Looking ahead, trends such as electric vehicle adoption, tighter emissions regulations, and renewable energy investment may slow demand growth in advanced economies. However, rising incomes, urbanization, and industrial expansion in emerging markets continue to support oil consumption. At the same time, petrochemicals, freight transport, and air travel are expected to keep global oil demand structurally resilient—highlighting why demand remains a central pillar of the oil market structure despite the ongoing energy transition.
FAQs
Q: What is meant by oil market structure?
A: It refers to the full system connecting exploration, production, transportation, refining, trading, and pricing of oil globally.
Q: Why are Brent and WTI prices different?
A: Differences arise from crude quality, location, transportation costs, and regional supply-demand conditions.
Q: Does financial trading affect real oil prices?
A: Yes. Futures markets influence price expectations, which can affect physical contracts and investment decisions.
Q: Is oil pricing purely supply-driven?
A: No. Demand, geopolitics, market sentiment, and financial flows all play critical roles.
Understanding Oil Markets for Smarter Decisions
The oil market structure is far more than a simple supply-and-demand equation. It is a layered system where physical infrastructure, financial markets, and geopolitics interact constantly. From upstream exploration risks to downstream consumer prices and global benchmarks like Brent and WTI, every stage influences how oil is priced and traded.
For investors, understanding this structure can improve commodity analysis and risk management. For policymakers, it offers insight into energy security and economic stability. And for everyday consumers, it explains why oil prices can change so quickly—and sometimes unpredictably.
The Bottom Line
The oil market structure connects physical production with global financial benchmarks, making oil one of the most complex and influential commodities in the world. What begins as a geological discovery ultimately feeds into a highly interconnected system of infrastructure, logistics, financial markets, and geopolitics. Decisions made at any stage—from exploration budgets and refinery capacity to futures trading and OPEC production targets—can ripple across the entire global economy.

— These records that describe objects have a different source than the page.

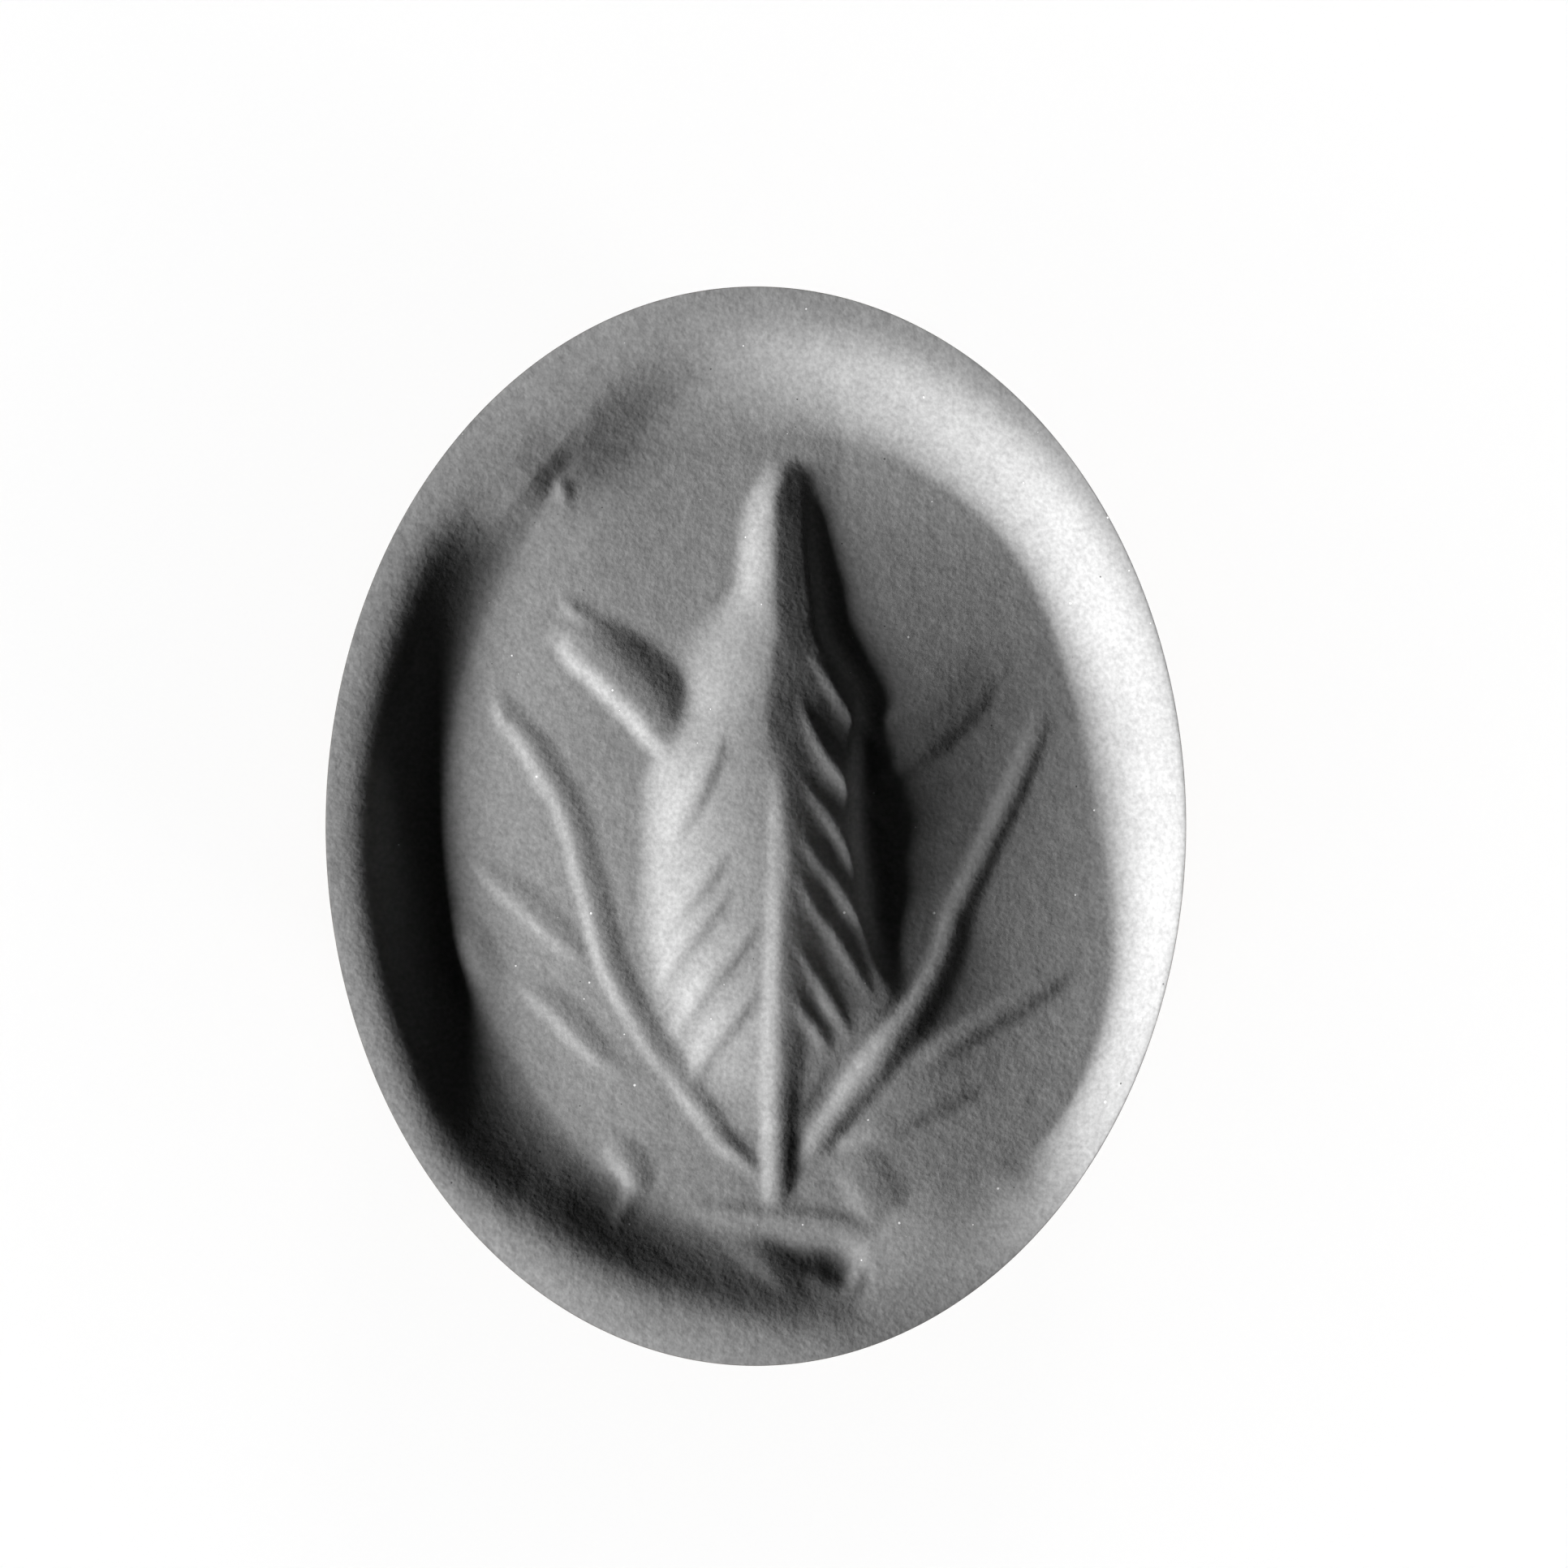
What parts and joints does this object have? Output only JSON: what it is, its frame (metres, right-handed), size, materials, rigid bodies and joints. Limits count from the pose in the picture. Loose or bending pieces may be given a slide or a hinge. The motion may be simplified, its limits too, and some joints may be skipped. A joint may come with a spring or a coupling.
{
  "type": "seal stamp",
  "caption": "Hand seal stamp with an oval sunken die in grey cast composition, showing a leafy plant in relief, in a brass cup that unscrews from a turned wooden handle.",
  "frame": {"origin": "centre of the pommel's flat foot, on which the stamp stands with its face up", "axes": "+Z from the pommel to the printing face, +Y to the top of the plant on the face, -Y to the side with the handle's brass mark"},
  "size_m": [0.0232, 0.025, 0.0803],
  "materials": {
    "composition": "cast mineral-filled composition, satin-matt",
    "cement": "set cement, matt",
    "brass": "turned and polished",
    "steel": "turned",
    "walnut": "turned and oiled walnut",
    "leather": "vegetable-tanned, cut edge"
  },
  "bodies": {
    "handle": {"handle": "walnut", "ferrule": "brass", "ferrule_pin_left": "brass", "ferrule_pin_right": "brass", "threaded_insert": "brass", "front_mark": "brass", "pommel_cap": "brass", "pommel_screw": "steel"},
    "washer": {"seat_washer": "leather"},
    "head": {"seal_die": "composition", "setting_cement": "cement", "die_cup": "brass", "threaded_stud": "steel"}
  },
  "joints": [
    {"name": "head_lift", "type": "slide", "parent": "handle", "child": "washer", "axis": [0, 0, 1], "range_m": [0, 0.00705]},
    {"name": "head_unscrew", "type": "hinge", "parent": "washer", "child": "head", "pos_m": [0, 0, 0.0623], "axis": [0, 0, 1], "range_deg": [0, 2520]}
  ],
  "couplings": [
    {"joint": "head_lift", "follows": "head_unscrew", "m_per_rad": 0.00015915}
  ]
}
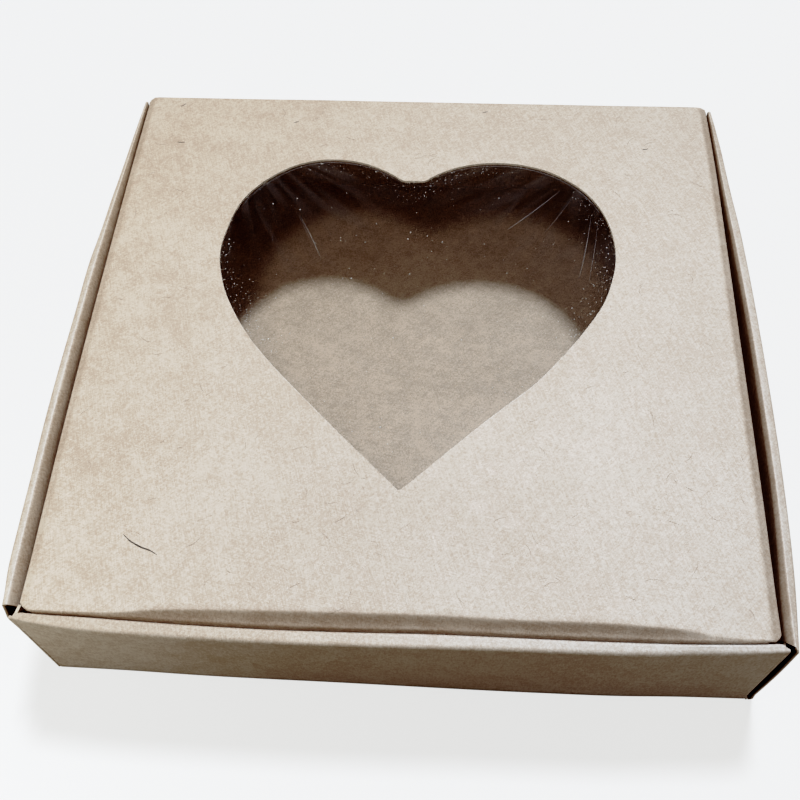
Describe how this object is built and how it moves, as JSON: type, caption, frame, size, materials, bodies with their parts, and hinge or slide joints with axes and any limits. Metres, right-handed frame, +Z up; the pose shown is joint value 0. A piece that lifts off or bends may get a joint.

Because oil is priced through widely used benchmarks like Brent and WTI, shifts in regional supply, political risk, or investor sentiment can quickly translate into higher fuel costs, inflationary pressure, and changes in economic growth. This tight link between the physical and financial sides of the market is what gives oil its outsized influence compared to most other commodities.
Understanding this structure is essential not just for energy professionals, but also for investors, policymakers, and consumers. It explains why oil prices can be volatile, why energy shocks have global consequences, and why oil remains a strategic asset even as the world transitions toward cleaner energy sources.